The above coding would print 5 as the largest number. However, as per your query, you expected 6 to be printed instead.

Let me explain the co‎des line by line.

#initializing a list with values

l = [1, 2, 3, 4, 5, 6]

#storing the list into another variable

ol = l

#removing the maximum value from the list 'l'

l.remove(max(l))

#printing the largest element

print("The second largest element from", ol, ":\n", m2)

Now, when you print 'ol', it would display [1, 2, 3, 4, 5].

While the 3rd command to remove the highest element was given, it is most likely that you expected the element to be removed only from the original list 'l' and not 'ol'.

When you store a list into another variable, any changes that occur to the original list, will also occur in the duplicate one.

So l.remove(max(l)) removed the highest element from both 'l' and 'ol' since they're the same elements.

In order to avoid this, Python has an in-built method called copy().

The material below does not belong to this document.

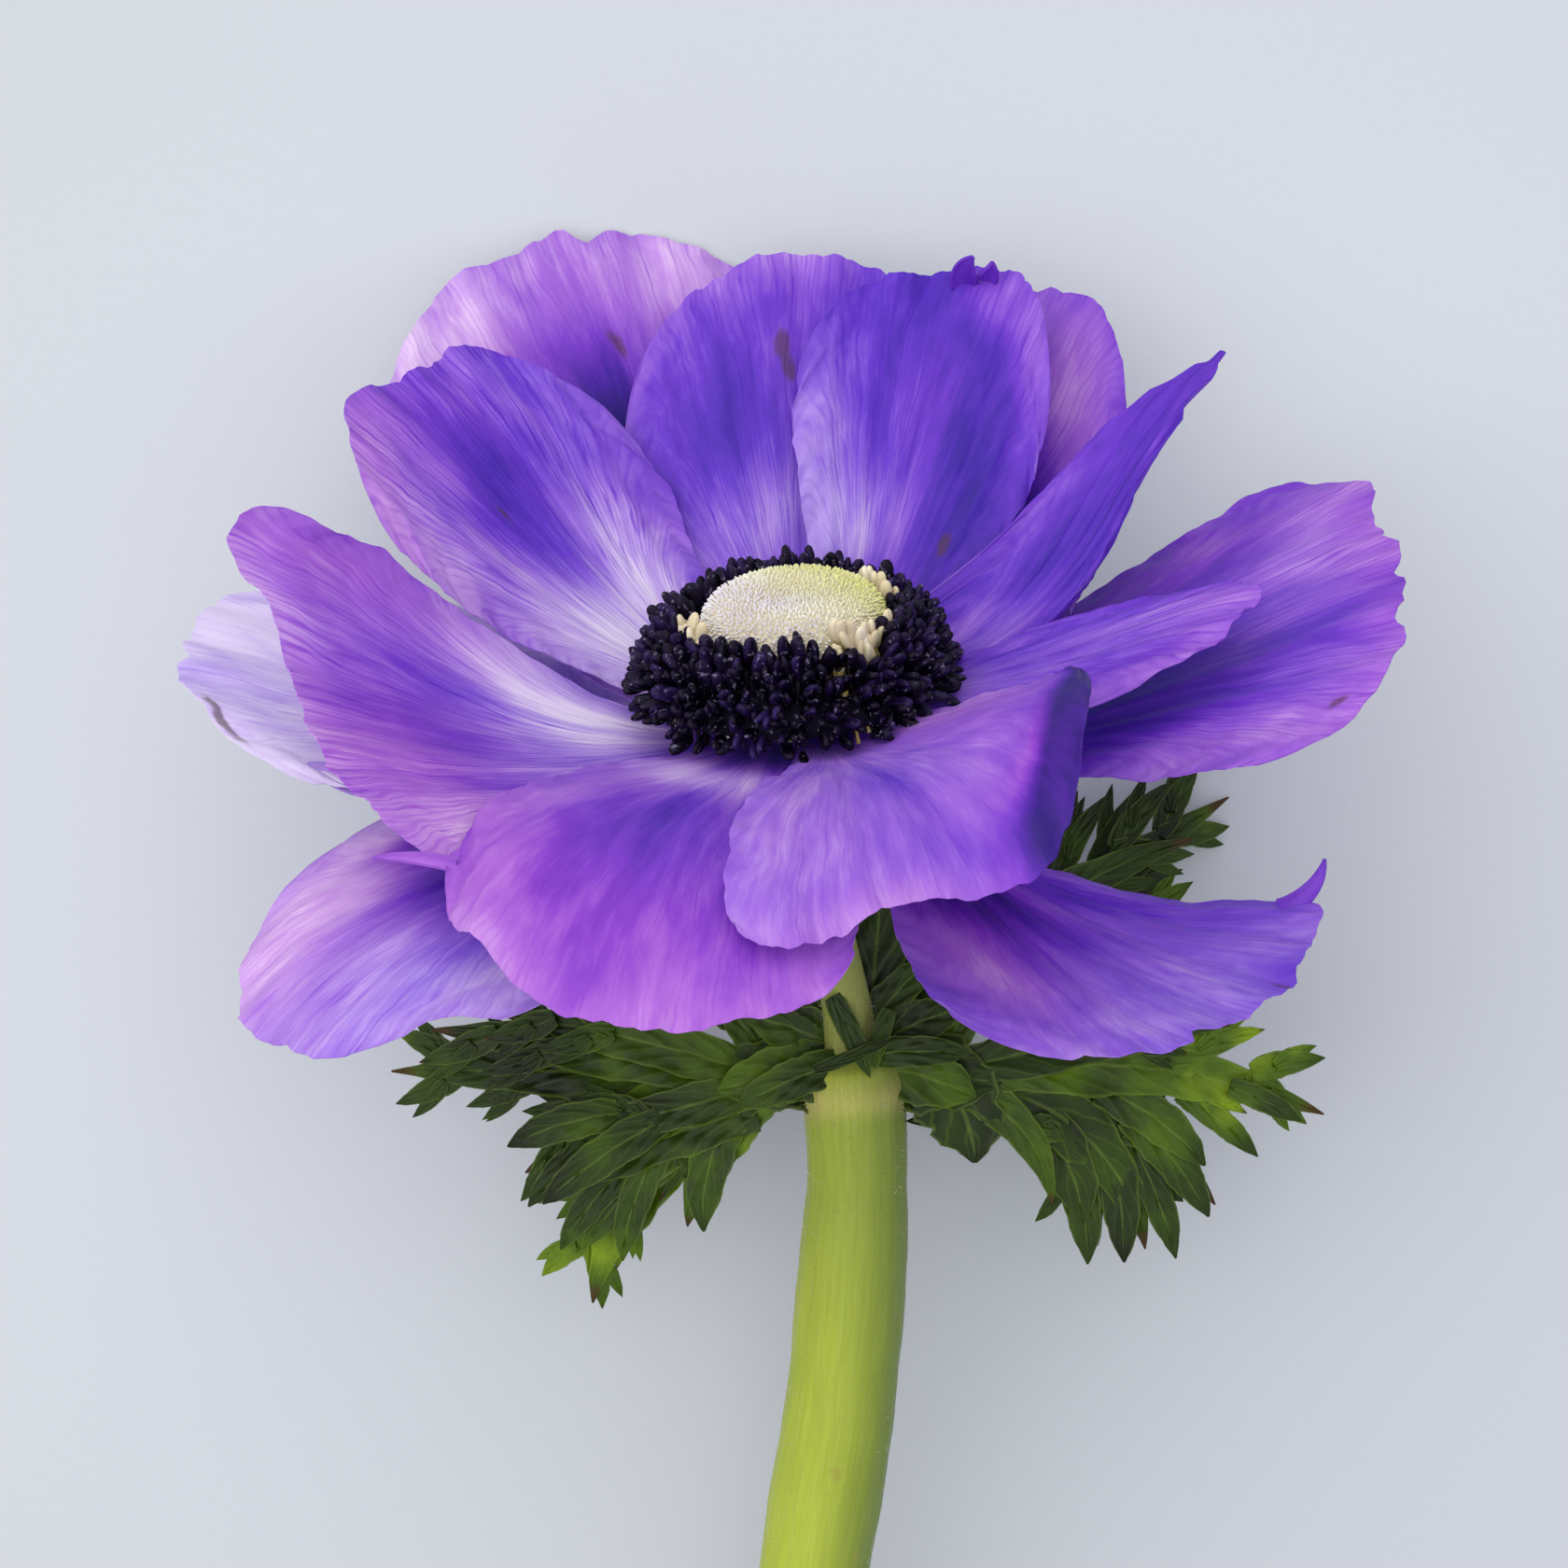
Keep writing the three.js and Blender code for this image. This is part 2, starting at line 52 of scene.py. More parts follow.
# ---------------------------------------------------------------- geometry helpers
def ease(values, x):
    """Smooth value at x from 0 to 1 through evenly spaced values."""
    values = np.asarray(values, float)
    x = np.clip(x, 0, 1)
    last = len(values) - 1
    if last == 0:
        return np.full(np.shape(x), values[0])
    padded = np.concatenate([[2 * values[0] - values[1]], values, [2 * values[-1] - values[-2]]])
    index = np.minimum(np.floor(x * last).astype(int), last - 1)
    f = x * last - index
    a, b, c, d = (padded[index + k] for k in range(4))
    return b + 0.5 * f * (c - a + f * (2 * a - 5 * b + 4 * c - d + f * (3 * (b - c) + d - a)))


def smooth(low, high, x):
    """Smooth step from 0 at low to 1 at high."""
    f = np.clip((x - low) / (high - low), 0, 1)
    return f * f * (3 - 2 * f)


def unit(v):
    return v / np.linalg.norm(v, axis=-1, keepdims=True)


def waves(x, seed, octaves=((3, 1.0), (7, 0.5), (15, 0.25))):
    """Seeded smooth wave between about -1 and 1."""
    phases = np.random.default_rng(seed).uniform(0, TURN, len(octaves))
    return sum(a * np.sin(k * x + p) for (k, a), p in zip(octaves, phases)) / 1.4


def radial(azimuth):
    """Level unit direction at an azimuth in radians."""
    return np.stack([np.cos(azimuth), np.sin(azimuth), 0 * azimuth], -1)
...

This method enables a programmer to store a copy of the list into a new variable, thereby discouraging any changes that are going to be made to the original list.

Taking our current situation as an example,

l = [1, 2, 3, 4, 5, 6]

ol = l.copy()

l.remove(max(l))

m2 = max(l)

print("The second largest element from", ol, ":\n", m2)

No changes will occur to 'ol' as it is only a copy of the list and is not actually interlinked with the original list 'l'.